In Tuesday's Instagram post, Gabby wrote, "First, I want to reiterate my apology for responding the way that I did to a comment that one of my teammates posted. I know some of you take what I am about to say as insincere, but I still wanted to provide context."

The 21-year-old continued her apology, "I take my job as a role model very seriously and I always want to do my best to represent all the best qualities that a role model should embody. I admit there are times that I fall short. I didn’t view my comments as a victim shaming because I know that no matter what you wear, it NEVER gives anyone the right to harass or abuse you."
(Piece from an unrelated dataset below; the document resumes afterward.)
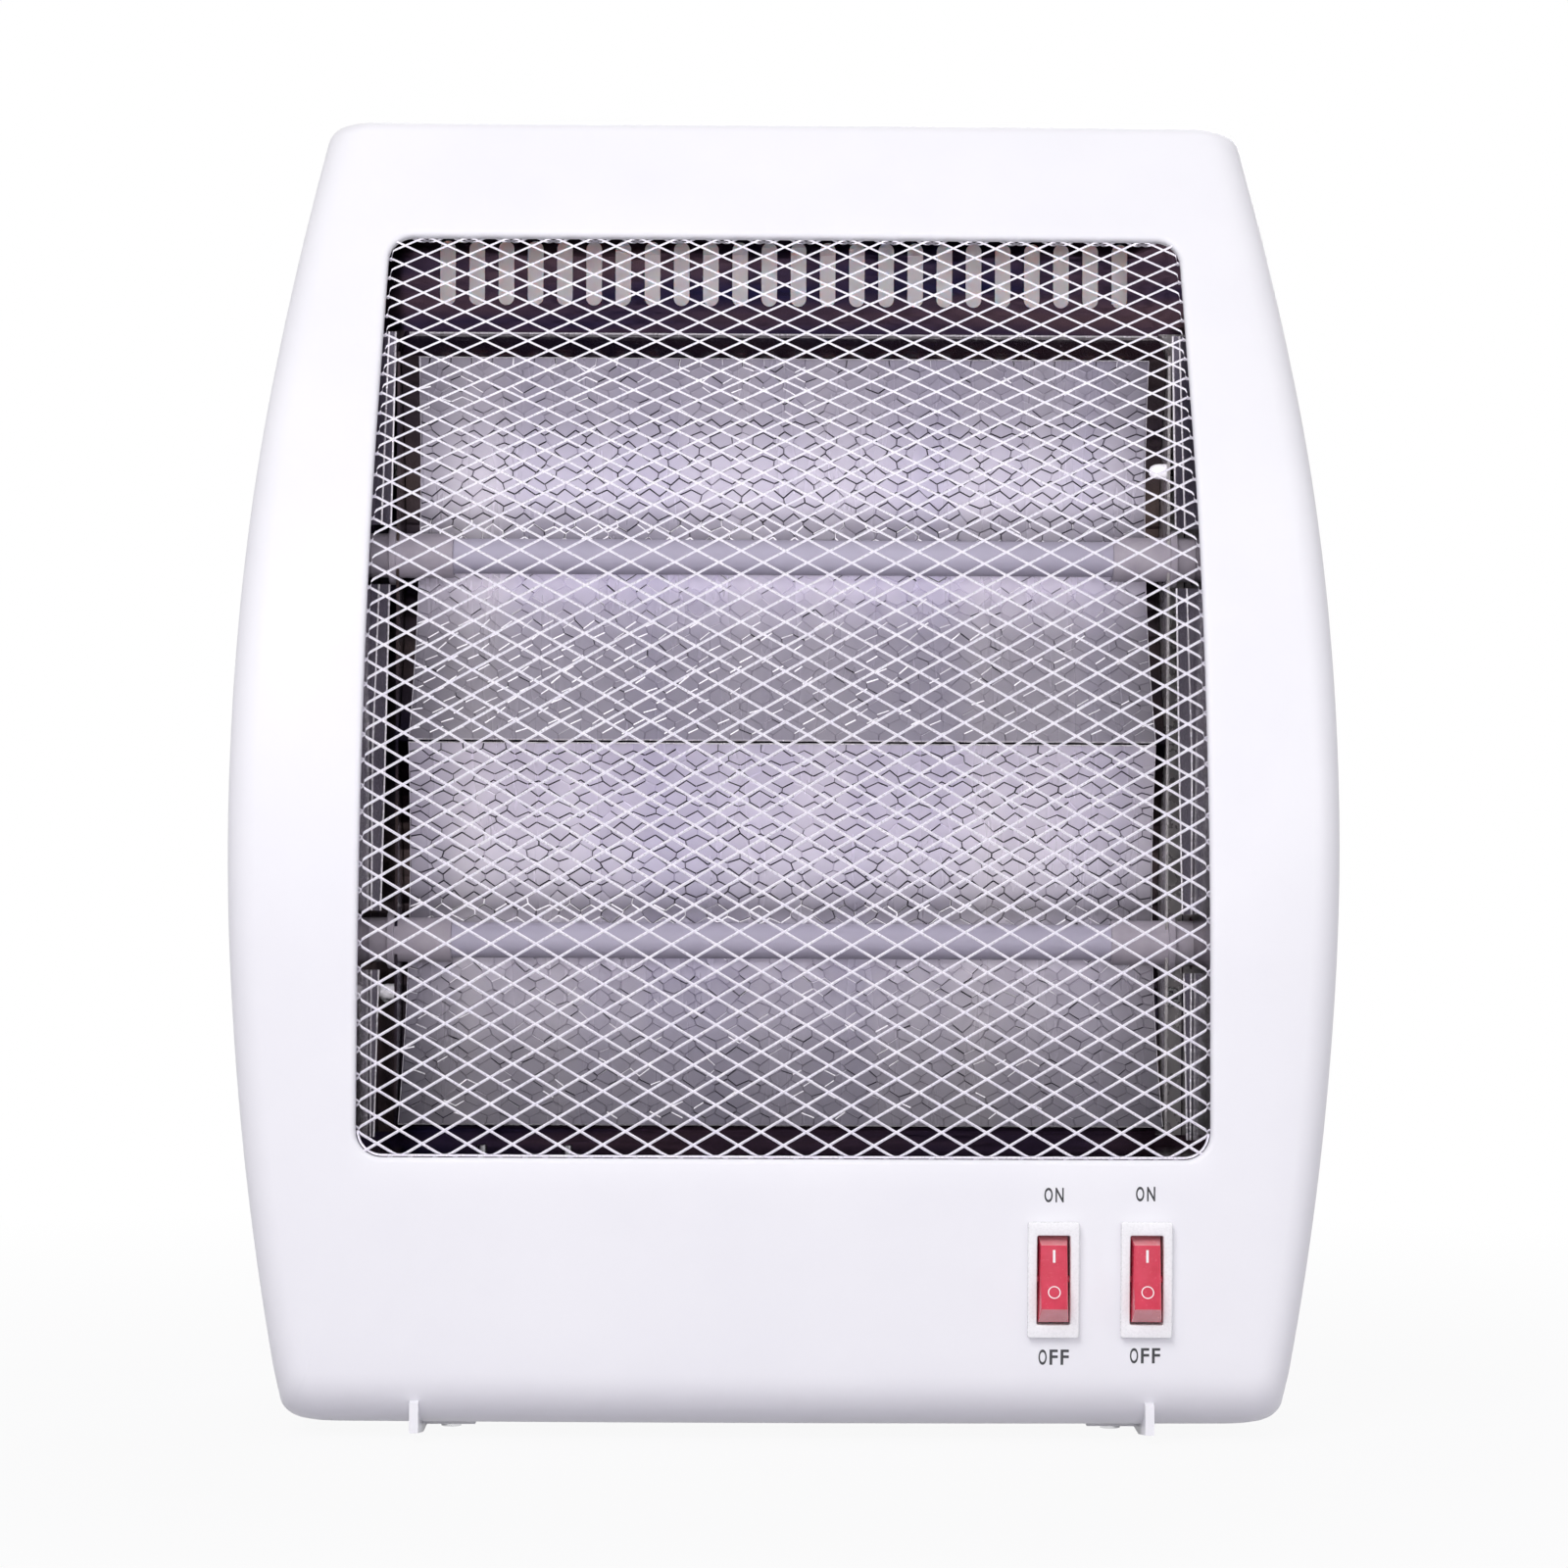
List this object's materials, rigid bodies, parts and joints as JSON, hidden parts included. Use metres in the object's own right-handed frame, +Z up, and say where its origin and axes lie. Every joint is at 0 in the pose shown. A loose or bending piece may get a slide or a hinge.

In the post, Douglas implied that she was also one of Nassar's victims, seemingly putting herself into the group of athletes that "were abused by Nassar."

Douglas wrote, "It would be like saying that because of the leotards we wore, it was our fault that we were abused by Larry Nassar. I didn't publicly share my experiences as well as many other things because for years we were conditioned to stay silent and honestly some things were extremely painful."

Despite her previous comments, Douglas says she supports both Maroney, who came forward last month via social media, and Raisman, who recounted her experience with the team doctor on 60 Minutes and in her upcoming book.

We are all in this together. If we are going to create change I need all your help.

A post shared by Alexandra Raisman (@alyraisman) on

"I wholeheartedly support my teammates for coming forward with what happened to them. I understand that many of you didn’t know what I was dealing with, but it is important to me that you at least know this," Douglas continued. "I do not advocate victim shaming/blaming in any way, shape, or form!"

Douglas also asked for forgiveness over her response to Raisman.

She wrote, "I will also never support attacking or bullying anyone on social media or anywhere else. Please forgive me for not being more responsible with how I handled the situation. To every other individual that commented to or about me hatefully, I apologize that I let you down too. I will never stop promoting unity, positivity, strength, being courageous and doing good instead of evil. I have learned from this and I’m determined to be even better."

Nassar currently faces 22 counts of first-degree criminal sexual conduct, but has denied the allegations and has pled not guilty to the assault charges. The doctor is facing a minimum of 25 years in prison.

Nassar is also being sued by 125 girls and women.

"USA Gymnastics understands that sharing one's personal story of abuse requires courage and fortitude. We admire the strength shown by Gabby and her teammates in speaking out publicly to hold a predator accountable. The conduct of which Larry Nassar is accused is appalling, and we are very sorry that any athlete has been harmed during her or his gymnastics career," a spokesperson for the organization told E! News in a statement. "Our athletes are our priority. We want to work together with Gabby and all of our athletes, members, parents and professionals to promote an environment of empowerment that encourages speaking up, especially on difficult topics like abuse, and we are committed to further developing a culture that has safe sport as a top priority throughout the organization."

"The organization has taken specific and concrete steps to prevent future abuse by adopting the USA Gymnastics Safe Sport Policy; hiring a new president and chief executive officer who emphasizes empowerment throughout the organization; building a safe sport department that is developing a comprehensive education plan for members; and creating an implementation plan for the recommendations made by an experienced, former federal prosecutor who carefully examined the organization's past policies," the spokesperson continued. "The Safe Sport Policy strengthens policies that include mandatory reporting, defines six types of misconduct, sets standards to prohibit grooming behavior and prevent inappropriate interaction and establishes greater accountability."